Monday, September 10, 2012

View from Our Sustainable Cabin

Since we've been focusing on selling our house, we have not spent as much time on our cabin lately, but we are still moving forward with the construction of our sustainable cabin.  It takes much more planning and time to build in a sustainable way, but we are glad we have stuck with our plan/design for a cabin that will use natural cooling methods as much as possible.  We are seeing these methods work already and the cabin isn't even insulated yet.  

When you bet your sustainability on the facts that heat rises and water flows downhill, you will always win.  That's what we are betting on!

Here is a recent pic and a video.   The video shows the view from the breezeway, but not the actual cabin itself.  I never tire of this gorgeous view.  I love having my breakfast and morning prayer from this spot.



sustainable design feature: Breezeway
One of the design features that make this cabin sustainable is the breezeway.  

With the beautiful view, we wanted a covered area to allow us to spend more time outdoor.  A breezeway is like a porch because it is covered, and that is important to us because it is really hot here in summer, but also important because my skin is so sensitive to the sun.  A breezeway that faces the south gives us another great advantage; it allows the breezes from the south to pass next to the house, carrying away hot air.  This can be especially effective when the breezeway has a stone or concrete floor and when the breezeway is flanked on East and West side to block direct sun during the hottest part of the year.  

Sometimes here in Texas you will hear the old-timers call this a dog run, because if you have a dog and a breezeway, you will find the dog laying in the shady breezeway, enjoying a snooze, during the hottest part of the day.  Smart animals.

Another sustainable design feature is to install ceiling fans made to run on small solar PV panels.  While these do not store energy for use at night, they are relatively inexpensive and will be very helpful in the afternoon when the breeze patterns change.  All animals produce some amount of heat.  When wind blows on a person, it removes the heat that builds up and surrounds the person. This type of heat building up is called a heat envelope. By removing the heat envelope, a person can feel much cooler.

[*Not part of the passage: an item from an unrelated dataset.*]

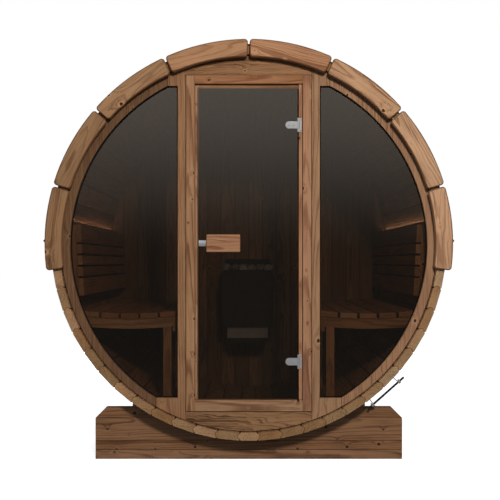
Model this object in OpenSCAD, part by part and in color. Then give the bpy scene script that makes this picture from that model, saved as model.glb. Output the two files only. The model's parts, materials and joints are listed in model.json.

for more information about heat envelopes, sun orientation, natural heating and cooling, and other passive solar designs concepts, check out this post from Jan 2010.  Passive Solar Design Concepts


sustainable design feature: Window Placement
Another sustainable design feature in our sustainable cabin is the thoughtful placement of windows. Yes they are thoughtfully placed to capture the view (see video above), but even more so they were placed based on sun orientation and the changing seasons. The roof overhangs the front of the building by 5 feet.  The windows on the front (south facing) side are 3 feet off the ground.  In the hottest part of the scorching summer, the sun barely hits the house at all.  See, there is a reason to use geometry after high school!  :) 

See the shade line in these two different photos?  

This pic taken first weekend of Sept.  
The cabin is in the shade during the summer. 

This pic taken in Feb.
The cabin absorbs heat from the sun during the winter.


sustainable design feature: Green Plants irrigated with Grey Water
Once we have running water, we will discharge grey water into a garden bed in front of these windows. Even a small patch of greenery near the foundation can cut out a portion of the heat absorbed into the foundation.  

for more information about grey water, 
see our previous post: Ideas for using Grey Water.


Here's how it works: 
  • When green plants cover the ground, it turns light into energy, thus reducing the amount of light/heat that the rocky ground can reflect back onto the house. (Elimination of natural heat reflection.)  
  • It also reduces the amount of heat that builds up in the soil (Reduction of solar heat buildup)
  • When green plants are exposed to heat, sun, and wind, they release moisture.  In an arid environment, that moisture will evaporate, causing the air to cool.  (Natural evaporative cooling, this is why a fine mist of water  in summer feels good in Arizona, but does not feel good in Louisiana where the air is already overly humid.)

Overall, that equates to a cooler house and less energy on cooling.  Those are some sustainable solutions!